The foundations were started in 1863.

===Auxiliary site===
In addition to the main site and gardens; vegetable, seeds, and farm implements were displayed at the Royal Dublin Society buildings (now Archaeology and Natural History Museum buildings) in Kildare Street.

==The fair==

The iron and glass building was stress tested by 600 soldiers marching along the galleries on 31 March 1865 and the exhibition opened by the Prince of Wales on either 9 May or 8 May, 1865.

The fair attracted 956,000 visitors with averages of 5,000 day visitors, and 3,000 evening visitors

Displays of fine arts, textiles, manufactured goods and raw materials occupied 4,781 display cases (2,413 British Isles, 2,368 foreign countries, cities and colonies).

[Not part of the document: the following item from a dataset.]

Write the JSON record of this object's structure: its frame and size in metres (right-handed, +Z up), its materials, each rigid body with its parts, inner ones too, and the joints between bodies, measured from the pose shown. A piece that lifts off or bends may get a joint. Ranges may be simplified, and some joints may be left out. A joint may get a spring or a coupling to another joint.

Belleek Pottery from the town of Belleek in County Fermanagh used the event as an opportunity to enhance the newly-established factory's reputation, displaying mainly "stoneware, including tableware and mortars and pestles for compounding, but also some Parian figures and statuary and some earthenware." The Art Journal of December 1865 noted that the factory had received an award for productions that give "good promise of future excellence".

==Aftermath==

After 1911, the building that lay along Earlsfort Terrace and the winter gardens became part of one of the city's university and later the building became the National Concert Hall with the winter gardens forming the Iveagh Gardens. A rustic grotto and some statues remain in Iveagh Gardens.